Just as in Rizzio—her latest novel with Pegasus Crime—Denise Mina brings a modern take to this fascinating historical story, drawing parallels between the febrile atmosphere of medieval Florence and the culture wars of the present day. In dramatizing the life and last days of Savonarola, she explores the downfall of the original architect of cancel culture and, in the process, explores the never-ending tensions between wealth, inequality, and freedom of speech that so dominate our modern world.
PUBLISHERS WEEKLY
Mina (Rizzio) fictionalizes the life of Dominican friar Girolamo Savonarola (1452–1498), who was executed for heresy, in this vivid historical thriller.
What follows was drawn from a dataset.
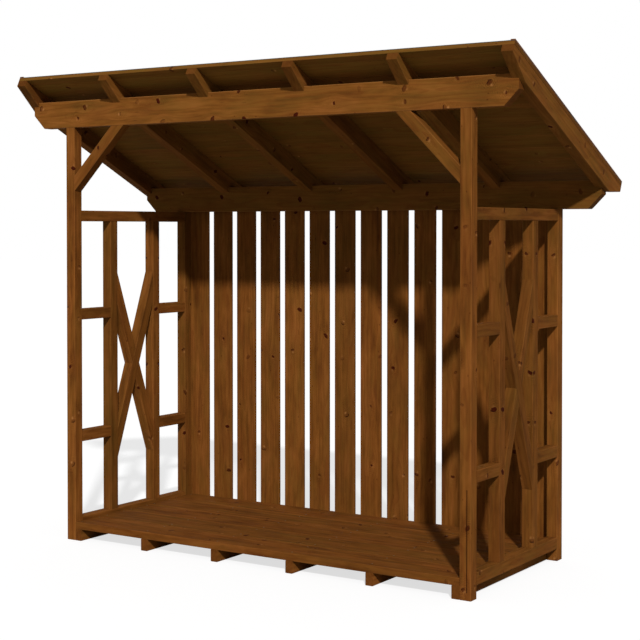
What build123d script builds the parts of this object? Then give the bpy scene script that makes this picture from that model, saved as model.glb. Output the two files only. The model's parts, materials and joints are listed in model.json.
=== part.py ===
from build123d import *
import math
import os

# An open-fronted log store in square-sawn softwood: a boarded floor on six bearers, four
# corner posts, open braced sides, a slatted back, and a boarded single-pitch roof that falls
# to the rear on six rafters carried by two purlins.
#
# Millimetres. X runs along the front, Y from front to rear and Z up. The sizes below are
# worked out from the front left post's outer front corner at ground level, and every solid is
# moved at the end so that the origin is at the bottom centre of the whole store's box.

# ---- Frame ------------------------------------------------------------------------------
frame_width = 2090.0          # outer face to outer face of the corner posts
frame_depth = 867.0           # front face of the front posts to rear face of the rear posts
post_size = 50.0              # corner posts, square section
front_post_height = 1905.0    # ground to the underside of the front purlin

# ---- Floor ------------------------------------------------------------------------------
bearer_count = 6
bearer_thickness = 35.0
bearer_height = 53.0
floor_board_thickness = 32.0
floor_board_count = 5
floor_board_gap = 3.0

# ---- Purlins and their braces -----------------------------------------------------------
purlin_height = 122.0
purlin_chamfer = 62.0         # 45 degree cut off the lower corner of each end
purlin_housing = 30.0         # length of a purlin's end let into an end rafter
brace_size = 50.0             # knee brace, square section
brace_reach = 292.0           # lower edge, from the corner of post and purlin along either

# ---- Roof -------------------------------------------------------------------------------
roof_pitch = 25.0             # degrees, falling to the rear
roof_side_overhang = 218.0    # past the outer faces of the posts
roof_front_overhang = 75.0    # top front edge past the front faces of the front posts
roof_slope_length = 1185.0
roof_board_thickness = 16.0
roof_board_pitch = 109.0      # visible width of one board and its joint, along the slope
roof_first_board = 45.0       # the ripped board at the front edge, with its joint
roof_board_gap = 0.6          # shrinkage between tongued boards
roof_covering_thickness = 2.0
rake_strip_width = 20.0
rake_strip_height = 5.0

# ---- Rafters ----------------------------------------------------------------------------
rafter_count = 6
rafter_width = 50.0
rafter_depth = 80.0
rafter_notch = 29.0           # drop of the notch at a purlin's front top edge
rafter_end_face = 28.0        # square cut left at each end above the taper
rafter_front_taper = 150.0    # length of the taper along the rafter
rafter_rear_taper = 111.0

# ---- Sides ------------------------------------------------------------------------------
side_timber = 50.0            # rails, studs, noggins and cross braces, square section
front_stud_place = 250.0      # front face of the frame to the front of the front stud
rear_stud_place = 564.0       # the same, to the front of the rear stud
lower_noggin_top = 502.0      # heights above the ground
upper_noggin_top = 1068.0
cross_centre_height = 788.0
cross_half_height = 367.0     # centre to where a brace's middle line meets a stud

# ---- Back -------------------------------------------------------------------------------
slat_count = 14
slat_width = 109.0
slat_thickness = 16.0
slat_end_margin = 0.0         # post's inner face to the first slat
slat_top_cover = 50.0         # how far the slats run up behind the rear purlin

# ---- Worked out from the above ----------------------------------------------------------
pitch_tangent = math.tan(math.radians(roof_pitch))
floor_top = bearer_height + floor_board_thickness
inner_left = post_size
inner_right = frame_width - post_size
inner_rear = frame_depth - post_size
rear_post_height = front_post_height - pitch_tangent * inner_rear
front_purlin_top = front_post_height + purlin_height
side_top = rear_post_height
side_rail_bottom = side_top - side_timber
side_sill_top = bearer_height + side_timber
roof_left = -roof_side_overhang
roof_right = frame_width + roof_side_overhang
purlin_left = roof_left + rafter_width - purlin_housing
purlin_right = roof_right - rafter_width + purlin_housing
rafter_underside_at_front = front_purlin_top - rafter_notch


def block(x_range, y_range, z_range):
    """A solid between two values on each axis."""
    low = (x_range[0], y_range[0], z_range[0])
    size = [x_range[1] - x_range[0], y_range[1] - y_range[0], z_range[1] - z_range[0]]
    return Pos(*low) * Box(*size, align=(Align.MIN, Align.MIN, Align.MIN))


def prism_along_x(outline_yz, x_range):
    """A solid with the given outline in Y and Z, between two values of X."""
    face = make_face(Polyline([(x_range[0], y, z) for y, z in outline_yz], close=True))
    return extrude(face, amount=x_range[1] - x_range[0], dir=(1, 0, 0))


def prism_along_y(outline_xz, y_range):
    """A solid with the given outline in X and Z, between two values of Y."""
    face = make_face(Polyline([(x, y_range[0], z) for x, z in outline_xz], close=True))
    return extrude(face, amount=y_range[1] - y_range[0], dir=(0, 1, 0))


# ---- Roof geometry: distance along the slope and depth square to it ---------------------
def roof_point(along, deep):
    """Y and Z of a point measured from the roof's top front edge, down the slope and inwards."""
    cos_pitch = math.cos(math.radians(roof_pitch))
    sin_pitch = math.sin(math.radians(roof_pitch))
    y = -roof_front_overhang + along * cos_pitch - deep * sin_pitch
    z = roof_top_front - along * sin_pitch - deep * cos_pitch
    return (y, z)


roof_build_up = roof_covering_thickness + roof_board_thickness
roof_total_depth = roof_build_up + rafter_depth
roof_top_front = (
    rafter_underside_at_front
    + roof_total_depth / math.cos(math.radians(roof_pitch))
    + roof_front_overhang * pitch_tangent
)


# ---- Posts ------------------------------------------------------------------------------
def corner_post(x_low, y_low, height):
    return block((x_low, x_low + post_size), (y_low, y_low + post_size), (0.0, height))


# ---- Purlins ----------------------------------------------------------------------------
def purlin(y_low, z_low):
    """A beam along X, its two ends cut off at 45 degrees underneath."""
    z_high = z_low + purlin_height
    outline = [
        (purlin_left, z_high),
        (purlin_left, z_low + purlin_chamfer),
        (purlin_left + purlin_chamfer, z_low),
        (purlin_right - purlin_chamfer, z_low),
        (purlin_right, z_low + purlin_chamfer),
        (purlin_right, z_high),
    ]
    return prism_along_y(outline, (y_low, y_low + post_size))


# ---- Knee braces ------------------------------------------------------------------------
def knee_brace(corner_x, inwards):
    """A 45 degree brace between a front post and the front purlin; inwards is +1 or -1."""
    short_reach = brace_reach - brace_size * math.sqrt(2.0)
    outline = [
        (corner_x, front_post_height - brace_reach),
        (corner_x, front_post_height - short_reach),
        (corner_x + inwards * short_reach, front_post_height),
        (corner_x + inwards * brace_reach, front_post_height),
    ]
    return prism_along_y(outline, (0.0, post_size))


# ---- Rafters ----------------------------------------------------------------------------
def rafter(x_low, purlins):
    """A sloping beam with square ends that taper off underneath, housed over both purlins."""
    top = roof_build_up
    bottom = roof_total_depth
    outline = [
        roof_point(0.0, top),
        roof_point(roof_slope_length, top),
        roof_point(roof_slope_length, top + rafter_end_face),
        roof_point(roof_slope_length - rafter_rear_taper, bottom),
        roof_point(rafter_front_taper, bottom),
        roof_point(0.0, top + rafter_end_face),
    ]
    beam = prism_along_x(outline, (x_low, x_low + rafter_width))
    for carrier in purlins:
        beam = beam - carrier
    return beam


# ---- Roof skin --------------------------------------------------------------------------
def roof_layer(x_range, along_range, deep_range):
    """A flat layer of the roof between two distances along the slope and two depths."""
    outline = [
        roof_point(along_range[0], deep_range[0]),
        roof_point(along_range[1], deep_range[0]),
        roof_point(along_range[1], deep_range[1]),
        roof_point(along_range[0], deep_range[1]),
    ]
    return prism_along_x(outline, x_range)


# ---- Side members -----------------------------------------------------------------------
def cross_brace_outline(direction):
    """One brace of the cross in Y and Z; it rises to the rear for +1 and to the front for -1."""
    bay_front = front_stud_place + side_timber
    bay_rear = rear_stud_place
    centre_y = (bay_front + bay_rear) / 2.0
    reach = direction * (bay_rear - bay_front) / 2.0
    lean = math.atan2(abs(reach), cross_half_height)
    edge_rise = side_timber / 2.0 / math.sin(lean)
    low_end = cross_centre_height - cross_half_height
    high_end = cross_centre_height + cross_half_height
    return [
        (centre_y - reach, low_end - edge_rise),
        (centre_y - reach, low_end + edge_rise),
        (centre_y + reach, high_end + edge_rise),
        (centre_y + reach, high_end - edge_rise),
    ]


def cross_braces(outer_x, inner_x):
    """Two crossing braces between the studs, each halved to let the other through."""
    middle_x = (outer_x + inner_x) / 2.0
    whole = (min(outer_x, inner_x), max(outer_x, inner_x))
    outer_half = (min(outer_x, middle_x), max(outer_x, middle_x))
    inner_half = (min(inner_x, middle_x), max(inner_x, middle_x))
    rear_rising = cross_brace_outline(1.0)
    front_rising = cross_brace_outline(-1.0)
    first = prism_along_x(rear_rising, whole) - prism_along_x(front_rising, outer_half)
    second = prism_along_x(front_rising, whole) - prism_along_x(rear_rising, inner_half)
    return first, second


def side_noggins(across):
    """Two short rails in each of the bays beside the posts."""
    bays = [(post_size, front_stud_place), (rear_stud_place + side_timber, inner_rear)]
    rails = []
    for bay in bays:
        for top in (lower_noggin_top, upper_noggin_top):
            rails.append(block(across, bay, (top - side_timber, top)))
    return rails


def spread(first_low, last_low, count):
    """Evenly spaced starting places, the first and the last included."""
    return [first_low + (last_low - first_low) * i / (count - 1) for i in range(count)]


# ---- Nodes ------------------------------------------------------------------------------
nodes = {}

nodes["post_front_left"] = corner_post(0.0, 0.0, front_post_height)
nodes["post_front_right"] = corner_post(inner_right, 0.0, front_post_height)
nodes["post_rear_left"] = corner_post(0.0, inner_rear, rear_post_height)
nodes["post_rear_right"] = corner_post(inner_right, inner_rear, rear_post_height)

purlin_front = purlin(0.0, front_post_height)
purlin_rear = purlin(inner_rear, rear_post_height)
nodes["purlin_front"] = purlin_front
nodes["purlin_rear"] = purlin_rear
nodes["knee_brace_left"] = knee_brace(inner_left, 1.0)
nodes["knee_brace_right"] = knee_brace(inner_right, -1.0)

for number, x_low in enumerate(spread(roof_left, roof_right - rafter_width, rafter_count), 1):
    nodes[f"rafter_{number}"] = rafter(x_low, (purlin_front, purlin_rear))

roof_boards = []
start = 0.0
joint = roof_first_board
while start < roof_slope_length:
    stop = min(joint - roof_board_gap, roof_slope_length)
    deep = (roof_covering_thickness, roof_build_up)
    roof_boards.append(roof_layer((roof_left, roof_right), (start, stop), deep))
    start = joint
    joint = joint + roof_board_pitch
nodes["roof_boards"] = roof_boards
nodes["roof_covering"] = roof_layer(
    (roof_left, roof_right), (0.0, roof_slope_length), (0.0, roof_covering_thickness)
)
for side, x_low in (("left", roof_left), ("right", roof_right - rake_strip_width)):
    nodes[f"rake_strip_{side}"] = roof_layer(
        (x_low, x_low + rake_strip_width), (0.0, roof_slope_length), (-rake_strip_height, 0.0)
    )

for side, inner_x, outer_x in (
    ("left", inner_left, inner_left - side_timber),
    ("right", inner_right, inner_right + side_timber),
):
    across = (min(inner_x, outer_x), max(inner_x, outer_x))
    between_posts = (post_size, inner_rear)
    stud_height = (side_sill_top, side_rail_bottom)
    front_stud = (front_stud_place, front_stud_place + side_timber)
    rear_stud = (rear_stud_place, rear_stud_place + side_timber)
    nodes[f"side_top_rail_{side}"] = block(across, between_posts, (side_rail_bottom, side_top))
    nodes[f"side_sill_{side}"] = block(across, between_posts, (bearer_height, side_sill_top))
    nodes[f"side_stud_front_{side}"] = block(across, front_stud, stud_height)
    nodes[f"side_stud_rear_{side}"] = block(across, rear_stud, stud_height)
    nodes[f"side_noggins_{side}"] = side_noggins(across)
    rear_rising, front_rising = cross_braces(outer_x, inner_x)
    nodes[f"cross_brace_rear_rising_{side}"] = rear_rising
    nodes[f"cross_brace_front_rising_{side}"] = front_rising

bearer_places = spread(inner_left, inner_right - bearer_thickness, bearer_count)
for number, x_low in enumerate(bearer_places, 1):
    across = (x_low, x_low + bearer_thickness)
    nodes[f"bearer_{number}"] = block(across, (0.0, frame_depth), (0.0, bearer_height))

floor_board_width = (frame_depth + floor_board_gap) / floor_board_count - floor_board_gap
floor_boards = []
for y_low in spread(0.0, frame_depth - floor_board_width, floor_board_count):
    along_y = (y_low, y_low + floor_board_width)
    floor_boards.append(block((inner_left, inner_right), along_y, (bearer_height, floor_top)))
nodes["floor_boards"] = floor_boards

slat_first = inner_left + slat_end_margin
slat_last = inner_right - slat_end_margin - slat_width
slat_top = rear_post_height + slat_top_cover
nodes["rear_slats"] = [
    block((x_low, x_low + slat_width), (frame_depth, frame_depth + slat_thickness),
          (bearer_height, slat_top))
    for x_low in spread(slat_first, slat_last, slat_count)
]

# ---- Origin at the bottom centre of the whole, then one file for each node --------------
front_most = roof_point(0.0, roof_build_up + rafter_end_face)[0]
rear_most = roof_point(roof_slope_length, -rake_strip_height)[0]
to_origin = Pos(-frame_width / 2.0, -(front_most + rear_most) / 2.0, 0.0)

os.makedirs("parts", exist_ok=True)
for name, shape in nodes.items():
    pieces = shape if isinstance(shape, list) else [shape]
    moved = [to_origin * piece for piece in pieces]
    whole = moved[0] if len(moved) == 1 else Compound(children=moved)
    export_step(whole, f"parts/{name}.step")

print("nodes", len(nodes))
print("overall width", round(roof_right - roof_left, 1))
print("overall depth", round(rear_most - front_most, 1))
print("overall height", round(roof_point(0.0, -rake_strip_height)[1], 1))
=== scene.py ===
import json
import math
import random
from types import SimpleNamespace

import bmesh
import bpy
from bpy.props import FloatProperty, FloatVectorProperty, IntProperty, PointerProperty
from mathutils import Matrix, Vector, noise

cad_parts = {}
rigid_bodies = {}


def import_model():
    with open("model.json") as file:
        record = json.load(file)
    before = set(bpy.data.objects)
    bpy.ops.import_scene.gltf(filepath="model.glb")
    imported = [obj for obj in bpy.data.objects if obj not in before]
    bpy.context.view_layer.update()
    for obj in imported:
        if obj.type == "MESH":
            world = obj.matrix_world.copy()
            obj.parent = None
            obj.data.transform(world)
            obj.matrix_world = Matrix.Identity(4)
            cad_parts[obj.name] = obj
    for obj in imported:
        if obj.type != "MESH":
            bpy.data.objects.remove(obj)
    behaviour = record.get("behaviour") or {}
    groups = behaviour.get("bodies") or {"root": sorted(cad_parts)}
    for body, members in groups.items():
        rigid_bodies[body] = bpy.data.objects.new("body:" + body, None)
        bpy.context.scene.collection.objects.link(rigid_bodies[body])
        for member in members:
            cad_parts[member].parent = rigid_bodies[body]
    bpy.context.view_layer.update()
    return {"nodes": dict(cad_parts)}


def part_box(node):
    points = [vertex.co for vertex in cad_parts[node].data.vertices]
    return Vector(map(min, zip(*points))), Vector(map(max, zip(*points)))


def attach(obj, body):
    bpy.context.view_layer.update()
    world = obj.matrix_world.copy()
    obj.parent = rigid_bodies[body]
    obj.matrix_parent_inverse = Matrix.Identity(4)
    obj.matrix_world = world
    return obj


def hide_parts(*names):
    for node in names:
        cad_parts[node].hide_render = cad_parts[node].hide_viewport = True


bl_info = {
    "name": "Log store",
    "version": (1, 0, 0),
    "blender": (4, 5, 0),
    "location": "View3D > Sidebar > Log store",
    "description": "Stained softwood log store with a felted, boarded roof",
    "category": "Object",
}

for leftover in list(bpy.data.objects):
    bpy.data.objects.remove(leftover)
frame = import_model()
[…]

The novel opens in 1498 Florence, with Savonarola reading a coerced confession stating that he's been lying about having the gift of prophecy. It then flashes back nearly 30 years, to when Savonarola's hopes for marriage and a successful career as a physician are dashed, setting him on the path to religious fanaticism. Even readers who know what comes next— namely, the 1497 Bonfire of the Vanities, in which Savonarola and his followers burned books and clothes and other "extravagances" all across Florence—will be captivated by Mina's lyricism (reading his confession to the assembled crowd, Savonarola sees "the dust motes swimming aimlessly in the warm air above their heads and imagines that each speck is an iota of faith leaving a person in the room") and the insightful connections she draws between medieval ideological battles and 21st-century culture wars. This is a triumph.